En el primer piso del Museo de Antioquia encontré un espacio que, para empezar, recomendaría a cualquiera que, sin prejuicios de lo que va a encontrar, quisiera visitar el 43SNA. Sin pretensiones, la obra Espejismo del artista chileno Mario Opazo –radicado desde los años ochenta en Bogotá–, introduce al visitante en una experiencia más compleja por los interrogantes y el extrañamiento al que induce, que por las ínfulas de intelectualidad artística que aquejan a más de uno.
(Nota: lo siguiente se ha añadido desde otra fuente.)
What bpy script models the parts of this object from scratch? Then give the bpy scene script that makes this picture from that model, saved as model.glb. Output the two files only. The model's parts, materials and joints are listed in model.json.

Sin más adelantos de la experiencia para que cada quien pueda elucubrar sus propias conclusiones, comparto un corto texto escrito por Opazo para la guía impresa:
“Entre las cosas que uno olvida
debajo de las otras cosas,
hay otras pequeñísimas
que a su vez esconden cosas.
Todo esto ocurre de manera involuntaria.
Y son capas y capas de cosas,
algunas transparentes otras borrosas.
Y estamos entre tantas cosas
olvidándolas.
Entre otras cosas:
no estamos sino en aquellas que olvidando
emergen,
en lo que aparece,
en eso estamos.
[1] El término arte procede del latín ars y es el equivalente al término griego téchne o tekné (técnica). Ambos hacen referencia menos a la clase de objetos producidos que a la habilidad humana de hacer.